CUBE shuffle macro with INNER columns mandates that data is partitioned on those columns, else cubert compile will error out (throwing a PostConditionException). Using COUNT_DISTINCT aggregation with CUBE exploits “Partitioned Additive” aggregation propertyhttp://linkedin.github.io/Cubert/concepts/grouping_sets.html?highlight=cube#additive-and-partitioned-additive-aggregations. This cube macro will get re-written like so…
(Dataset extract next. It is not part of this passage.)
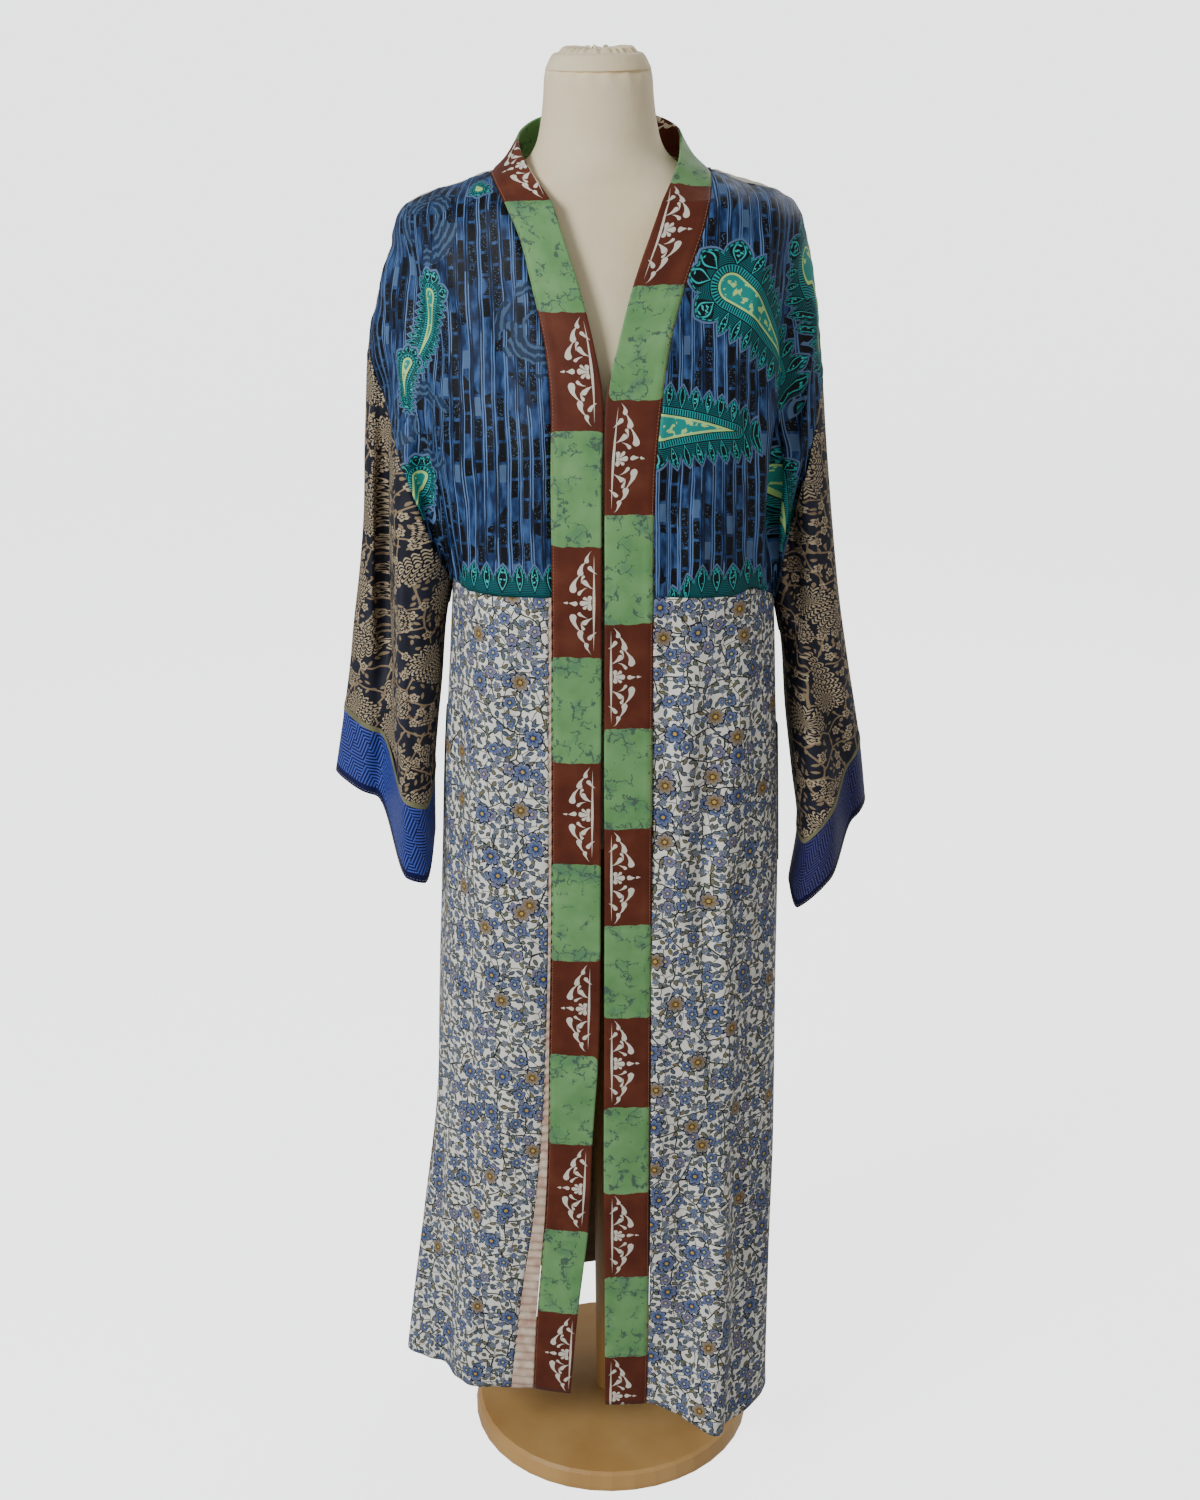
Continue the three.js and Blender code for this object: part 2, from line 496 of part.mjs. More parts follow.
// The stand: a round wooden base and a pole up to the form
const STAND = { baseRadius: 162, baseHeight: 22, edge: 5, poleRadius: 17, reach: 760 };
const baseProfile = [[0, 0], [1, 0], [1, STAND.edge], [0.985, STAND.baseHeight - 3], [0.96, STAND.baseHeight], [0, STAND.baseHeight]]
  .map(([share, z]) => new THREE.Vector2(share * STAND.baseRadius, z));
add('base', 'wood', new THREE.LatheGeometry(baseProfile, 40).rotateX(Math.PI / 2));
const poleHeight = STAND.reach - STAND.baseHeight - 2 * SEAM;
add('pole', 'wood', new THREE.CylinderGeometry(STAND.poleRadius, STAND.poleRadius, poleHeight, 28)
  .rotateX(Math.PI / 2).translate(0, 0, STAND.baseHeight + SEAM + poleHeight / 2));

export default kimono;
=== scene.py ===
# A patchwork kimono robe on a dress form with a wooden stand, dressed in its real cloths.
# Metres, +Z up, the front faces -Y, and +X is the wearer's left. Tables are in millimetres.
import math
from functools import partial

import bmesh
import bpy
import numpy as np
from mathutils import Matrix, Vector

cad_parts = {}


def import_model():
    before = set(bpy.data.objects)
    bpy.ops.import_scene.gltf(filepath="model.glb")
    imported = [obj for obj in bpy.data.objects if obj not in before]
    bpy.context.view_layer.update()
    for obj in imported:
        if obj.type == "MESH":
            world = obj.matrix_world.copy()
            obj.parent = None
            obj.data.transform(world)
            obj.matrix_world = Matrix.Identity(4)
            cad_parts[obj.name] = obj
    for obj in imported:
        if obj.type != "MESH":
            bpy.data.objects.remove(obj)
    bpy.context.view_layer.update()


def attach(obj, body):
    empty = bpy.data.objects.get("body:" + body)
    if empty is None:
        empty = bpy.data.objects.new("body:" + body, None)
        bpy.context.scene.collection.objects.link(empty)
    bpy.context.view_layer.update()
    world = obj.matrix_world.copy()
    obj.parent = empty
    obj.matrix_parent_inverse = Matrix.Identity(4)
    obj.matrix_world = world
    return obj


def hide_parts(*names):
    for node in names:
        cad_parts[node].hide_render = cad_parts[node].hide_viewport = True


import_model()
MM = 0.001


# Tables and smooth curves

class Table:
    """A short table: the first text names the columns, and each list is one row."""

    def __init__(self, columns, *rows):
        self.key = columns.split()[0]
        values = np.array(rows, float).T
        self.columns = dict(zip(columns.split(), values))
        self.rows = [dict(zip(columns.split(), row)) for row in rows]

    def read(self, column, at):
        """Smooth value of a column where the first column reaches a given value"""
        keys, values = self.columns[self.key], self.columns[column]
        at = np.asarray(at, float)
        last = len(keys) - 1
        i = np.clip(np.searchsorted(keys, at, side="left") - 1, 0, last - 1)

        def slope(a, b):
            return (values[b] - values[a]) / (keys[b] - keys[a])

        span = keys[i + 1] - keys[i]
        t = np.clip((at - keys[i]) / span, 0, 1)
        start = slope(np.maximum(i - 1, 0), i + 1) * span
        end = slope(i, np.minimum(i + 2, last)) * span
        a, b = values[i], values[i + 1]
        return a + t * start + t * t * (3 * (b - a) - 2 * start - end) + t ** 3 * (start + end - 2 * (b - a))


def bump(x, width):
    return np.exp(-((x / width) ** 2))


def ease(x, low, high):
    t = np.clip((x - low) / (high - low), 0, 1)
    return t * t * (3 - 2 * t)


def mix(a, b, t):
    return a + (b - a) * t


def xyz(x, y, z):
    return np.stack(np.broadcast_arrays(x, y, z), axis=-1).astype(float)


# The robe's surfaces, worked out as in the part's own source

BODY = Table("z half front back",
             [1011, 178, 142, 106], [1120, 184, 139, 106], [1190, 192, 136, 107], [1240, 198, 129, 108],
             [1300, 202, 115, 106], [1350, 203, 101, 102], [1377, 200, 93, 98], [1393, 193, 88, 94],
             [1405, 179, 82, 91], [1414, 158, 78, 89], [1421, 134, 75, 87], [1428, 108, 72, 85],
             [1440, 84, 68, 81], [1458, 66, 62, 74])
BANDS = {
    "left": Table("z edge seam",
                  [104, -7, 40], [250, -6, 43], [375, -6, 44], [560, -4, 45], [735, -2, 46], [885, -1, 47],
                  [1050, 1, 48], [1165, 2, 50], [1240, 4, 57], [1290, 16, 65], [1340, 30, 79],
                  [1383, 46, 95], [1411, 57, 103]),
    "right": Table("z edge seam",
                   [118, -46, -88], [218, -37, -82], [285, -29, -76], [350, -22, -70], [438, -18, -65],
                   [572, -9, -61], [733, -6, -56], [885, -4, -53], [1050, -2, -50], [1165, -1, -49],
                   [1240, 1, -48], [1290, -7, -53], [1340, -20, -64], [1383, -34, -75], [1411, -43, -88]),
}
COLLAR = Table("turn leftSeam rightSeam seamY seamZ leftTop rightTop topY topZ",
               [0, 103, -88, -63, 1411, 57, -43, -79, 1411], [1, 106, -100, -21, 1428, 73, -66, -38, 1440],
               [2, 104, -103, 22, 1431, 78, -77, 6, 1457], [3, 86, -85, 54, 1437, 76, -74, 46, 1468],
               [4, 48, -48, 74, 1443, 50, -50, 74, 1478], [5, 0, 0, 80, 1445, 0, 0, 83, 1482])
SKIRT = Table("z left right front back",
              [80, 172, -238, 141, 120], [262, 178, -214, 141, 116], [412, 184, -193, 141, 114],
              [667, 184, -176, 141, 111], [850, 180, -166, 141, 108], [960, 176, -157, 141, 107],
              [1052, 171, -150, 141, 106])
HEM = Table("turn left right backLeft backRight",
            [0, 104, 118, 112, 112], [0.5, 86, 121, 112, 115], [1, 110, 122, 110, 122])
WAIST_Z = {"middle": 1052, "left": 1014, "right": 1041}
NECK_Z, RIDGE_Y, SIDE_Y, ROUND, NECK_SHARE = 1411, 20, -8, 2.3, 0.185
SIGN = {"left": 1, "right": -1}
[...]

MAP { data = LOAD … partial_cubes = CUBE data BY $list_of_dimensional_columns INNER dim, session_id AGGREGATES SUM(pv) AS pv, COUNT_DISTINCT(dim) AS dim, COUNT_DISTINCT(session_id) AS session_id, SUM(bounce) AS bounce GROUPING SETS … } SHUFFLE partial_cubes PARTITIONED ON dim, session_id; // uses combiner with aggregate SUM REDUCE { cubes = GROUP partial_cubes BY $list_of_dimensional_columns AGGREGATES SUM(pv) AS pv, SUM(dim) AS dim, SUM(session_id) AS session_id, SUM(bounce) AS bounce; }

If you notice the reducer is summing up partial cube counts. Said other ways, what you are computing is a COUNT_DISTINCT(dim, session_id) as a combination and hence they are reported as the same.

To compute count_distinct cubes for session_id and dim independently — you need to see the correlation between “dim” and “session_id” columns. If there are not related in anyways — you will have do this calculation separately.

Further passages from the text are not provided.